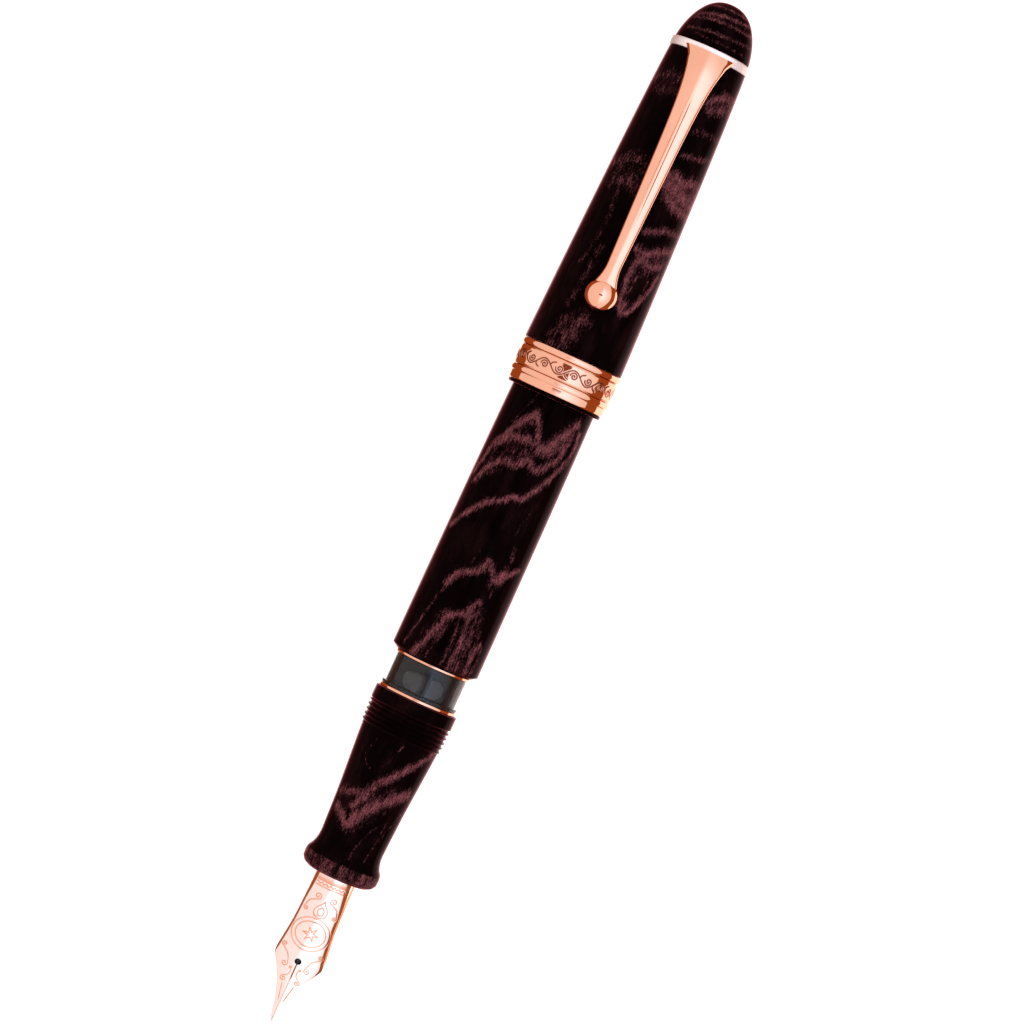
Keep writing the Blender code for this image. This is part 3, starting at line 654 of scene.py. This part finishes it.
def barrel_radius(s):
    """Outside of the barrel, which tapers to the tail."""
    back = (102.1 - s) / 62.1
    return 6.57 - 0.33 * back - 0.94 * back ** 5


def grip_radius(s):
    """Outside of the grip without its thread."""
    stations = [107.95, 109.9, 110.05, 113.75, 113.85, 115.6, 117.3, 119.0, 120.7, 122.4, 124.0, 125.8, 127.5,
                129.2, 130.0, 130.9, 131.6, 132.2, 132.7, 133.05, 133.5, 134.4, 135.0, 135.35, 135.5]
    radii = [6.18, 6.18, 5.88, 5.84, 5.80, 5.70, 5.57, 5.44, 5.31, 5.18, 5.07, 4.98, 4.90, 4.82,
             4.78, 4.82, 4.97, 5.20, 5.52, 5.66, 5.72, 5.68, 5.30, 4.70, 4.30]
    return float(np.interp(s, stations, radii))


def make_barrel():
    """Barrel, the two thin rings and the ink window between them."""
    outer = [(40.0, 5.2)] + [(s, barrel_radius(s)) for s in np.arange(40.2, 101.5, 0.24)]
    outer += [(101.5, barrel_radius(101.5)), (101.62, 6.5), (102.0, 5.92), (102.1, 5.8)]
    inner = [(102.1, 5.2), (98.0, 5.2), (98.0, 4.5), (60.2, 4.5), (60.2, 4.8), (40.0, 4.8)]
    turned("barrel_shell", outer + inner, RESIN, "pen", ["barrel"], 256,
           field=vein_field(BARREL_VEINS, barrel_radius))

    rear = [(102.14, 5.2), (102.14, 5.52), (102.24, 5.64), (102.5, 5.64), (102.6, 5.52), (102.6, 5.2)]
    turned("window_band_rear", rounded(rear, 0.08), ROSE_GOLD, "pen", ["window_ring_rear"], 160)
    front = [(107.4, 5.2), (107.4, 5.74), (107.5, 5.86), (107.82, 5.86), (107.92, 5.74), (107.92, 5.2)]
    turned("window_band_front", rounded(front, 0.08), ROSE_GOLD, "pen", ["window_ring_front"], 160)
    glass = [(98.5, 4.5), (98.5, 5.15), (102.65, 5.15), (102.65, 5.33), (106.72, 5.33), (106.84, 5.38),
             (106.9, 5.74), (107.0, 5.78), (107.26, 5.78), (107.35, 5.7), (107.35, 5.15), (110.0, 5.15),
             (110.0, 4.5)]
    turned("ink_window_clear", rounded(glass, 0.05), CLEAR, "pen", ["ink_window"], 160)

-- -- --

• _Task objective_: Word for word, quote the lines of the material from the first line through the line with "return float(np.interp(s, stations, radii))", both ends included.

• _Task response_:
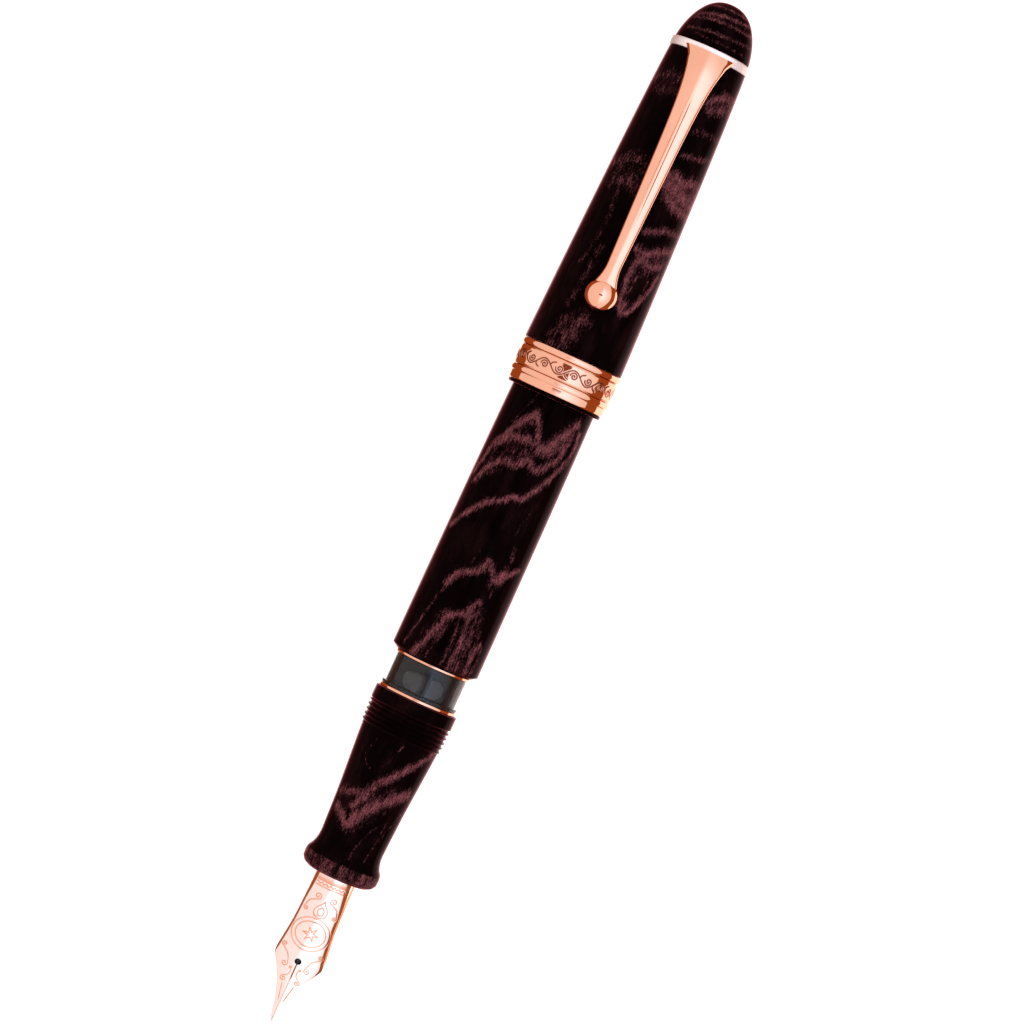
Keep writing the Blender code for this image. This is part 3, starting at line 654 of scene.py. This part finishes it.
def barrel_radius(s):
    """Outside of the barrel, which tapers to the tail."""
    back = (102.1 - s) / 62.1
    return 6.57 - 0.33 * back - 0.94 * back ** 5


def grip_radius(s):
    """Outside of the grip without its thread."""
    stations = [107.95, 109.9, 110.05, 113.75, 113.85, 115.6, 117.3, 119.0, 120.7, 122.4, 124.0, 125.8, 127.5,
                129.2, 130.0, 130.9, 131.6, 132.2, 132.7, 133.05, 133.5, 134.4, 135.0, 135.35, 135.5]
    radii = [6.18, 6.18, 5.88, 5.84, 5.80, 5.70, 5.57, 5.44, 5.31, 5.18, 5.07, 4.98, 4.90, 4.82,
             4.78, 4.82, 4.97, 5.20, 5.52, 5.66, 5.72, 5.68, 5.30, 4.70, 4.30]
    return float(np.interp(s, stations, radii))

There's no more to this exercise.